I lost a long term parishioner this morning.  I joined his family around his body and we said prayers together.  I attended services for another long term parishioner in another congregation this afternoon.  Then I had coffee with a parishioner who is grieving various deaths in his own life.  He was trying to make sense of death and loss in his life.  So we got to talking.  Why do people die?  What could God possibly have been thinking?

I remember studying the “question of evil”  (why does God let bad things happen?) back in college.  And the thought then, and I think it’s probably right, was what was called the “soul building” defense:  God lets bad things happen because God thinks something good will come out of it, which could otherwise not happen — spiritual growth resulting in a developed soul.  God invites us to become something, something worth becoming.  If we had forever, and never died, we might never get around to becoming what God is calling us to become.  And growing, as God wants us to grow, requires that we have the freedom to make real choices — which include choices that hurt ourselves, others and God’s creation.

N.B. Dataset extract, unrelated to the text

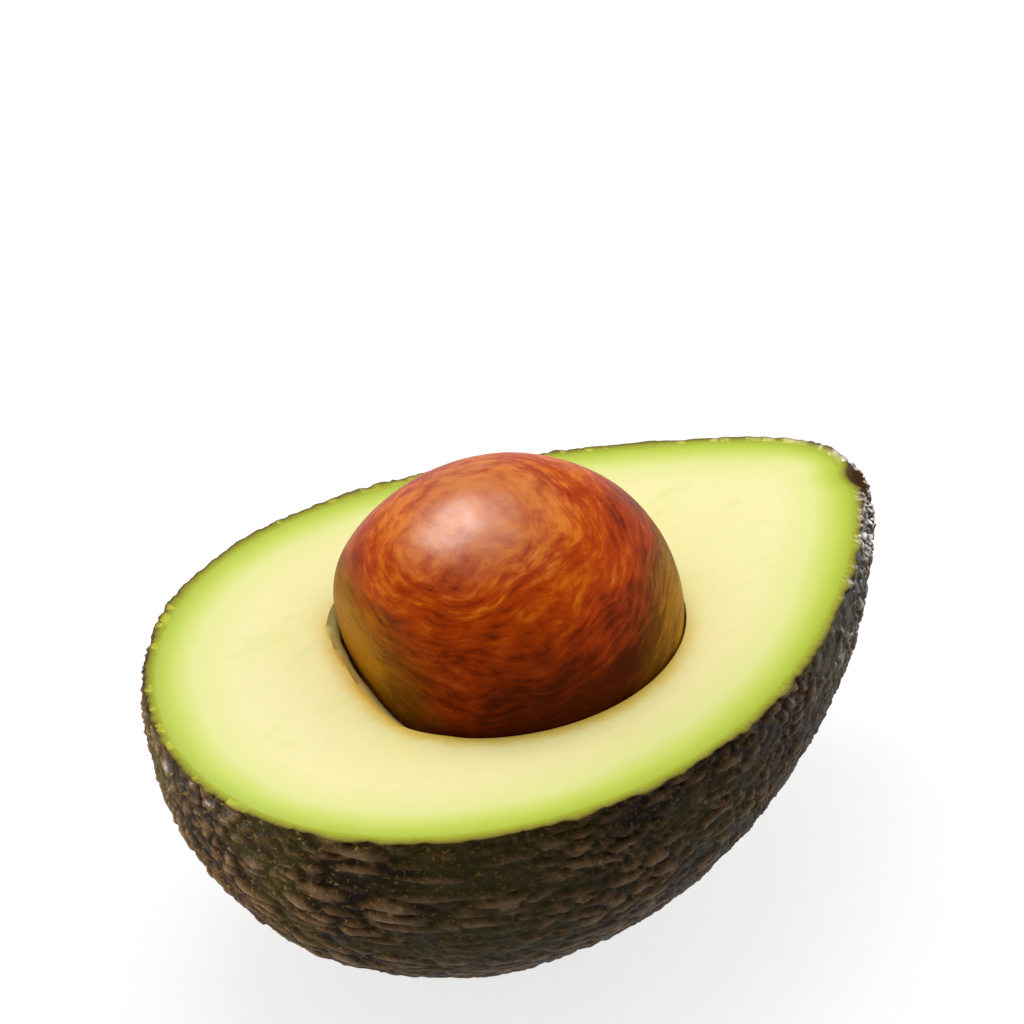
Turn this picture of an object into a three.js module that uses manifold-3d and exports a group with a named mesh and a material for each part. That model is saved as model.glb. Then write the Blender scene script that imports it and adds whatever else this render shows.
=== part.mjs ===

In fact, I have a split view of death.  On the one hand, death is certainly final in this world we live in.  I’m inclined to go with (I believe it’s) Dylan Thomas:  “do not go gentle into that good night/rage, rage against the dying of the light.”  That’s roughly what he said to his father, who was dying, in his poem.  And yet I also trust that I will be whole and loved in a life to come, beyond this one.  I fear it, and I rage against it, but I believe my death will lead me into a kind of fuller, more complete life with my God.  Sometimes I can even look forward to that.

I also think life is worth living.  I would rather live and die than never live at all.  I’ve lost loved ones to death.  I feel blessed by their lives.  I’m glad I knew them.  I believe they are in loving hands.